El 3 de junio se celebra el “del Día de la Formación profesional”. Fecha más que oportuna para reflexionar sobre la importancia de las profesiones. La profesión supone una comunidad organizada, dentro de la cual los distintos trabajos se distribuyen a los fines de lograr entre todos, el bien común de la sociedad. De allí que las profesiones llevan ínsita una proyección social que determina que su recto o equívoco desempeño repercuta directamente sobre la sociedad toda. Por eso debe ejercer sus deberes profesionales con la conciencia de saber que está llamado al mejoramiento del proceso social. No alcanza el mero apego a formalismos que hace del cumplimiento de la norma, el último fundamento de la legitimidad de nuestras conductas profesionales. Hace falta más, mucho más… A veces supone un salto al vacío siguiendo aquel ideal que despertara nuestra vocación profesional.

La ética como camino

Pero como no deseamos enrolarnos en el pesimismo antropológico que nos deja anclados en la desesperanza y la claudicación, preferimos abonar la tesis del realismo aristotélico que entiende a la ética como un orden de la actividad humana, encaminada al logro de aquel fin al cual se orienta. De allí es que a la postre la eticidad de nuestras conductas se dirima en el ámbito de los fines que perseguimos. Y como “orden”, implica un camino que cada cual construye en búsqueda de sus fines particulares. Camino que por otra parte es gradual y progresivo. La misma fragilidad humana, hace que sabiendo donde está el fin que en definitiva es nuestro bien, muchas veces erremos el camino o los medios para llegar a él. Por eso es que los yerros y caídas están llamados a ser vividas como una oportunidad y no como derrota. Una oportunidad de erguirse y avanzar.
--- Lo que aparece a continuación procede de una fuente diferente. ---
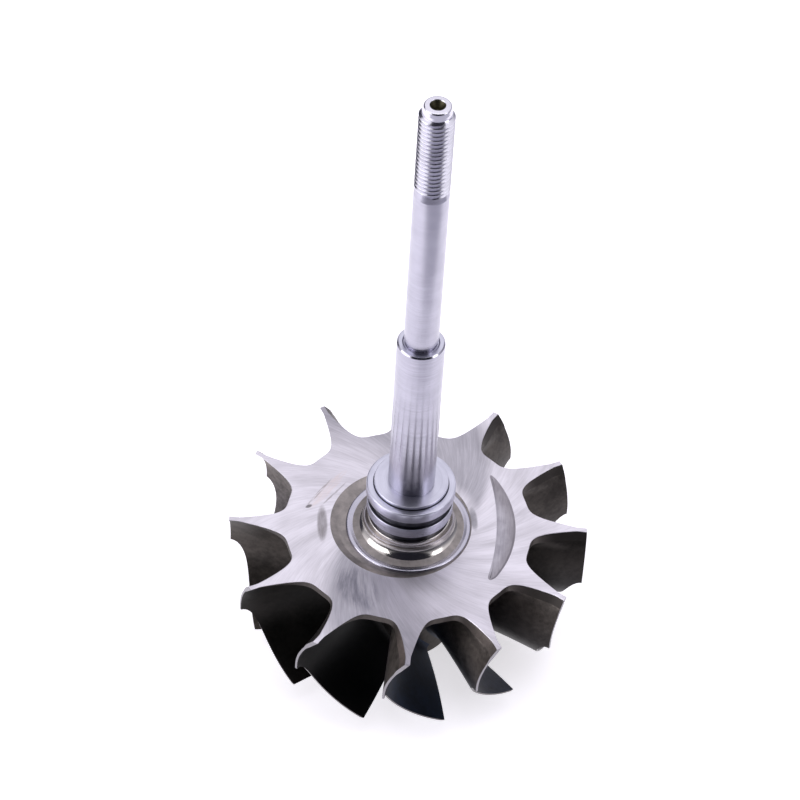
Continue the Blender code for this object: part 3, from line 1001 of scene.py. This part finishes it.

El ejercicio de las virtudes

Aristóteles establece un importante principio para la vida profesional: no basta un acto solo para calificar a un hombre de bueno o malo. Son las virtudes y los vicios, como hábitos conseguidos tras un prolongado ejercicio de decisiones libres, los que nos permiten emitir un juicio de la moralidad de la conducta humana. La virtud, a diferencia del automatismo, tiene su origen siempre en la libre actividad humana a través del ejercicio continuado de actos buenos. Por eso la adquisición de una virtud, al llevar a cabo una profunda conformación moral de todo el ser humano, supone siempre en el hombre un progreso en su perfección personal. De allí que podamos afirmar que una persona enriquecida de virtudes morales tendrá facilitado el camino de un progresivo mejoramiento técnico profesional. Las virtudes morales influyen notablemente en el desarrollo de la actividad profesional, favoreciendo el esfuerzo por conseguir la competencia que a cada uno le corresponda. La misma perfección del trabajo humano exige, junto a los hábitos técnicos y habilidades, la posesión de virtudes morales. Por eso el trabajo profesional no puede reducirse a fuente de recursos económicos. Tampoco ayuda el obrar autónomo frente a la ética, porque nunca es un fin, sino un medio. Primeramente, es realización moral de la propia personalidad, de los proyectos y de las aspiraciones nobles de cada uno y expresión de la solidaridad humana. Solo así la moral profesional evita caer en un exasperado conflicto de valores que erradamente se creen negociables.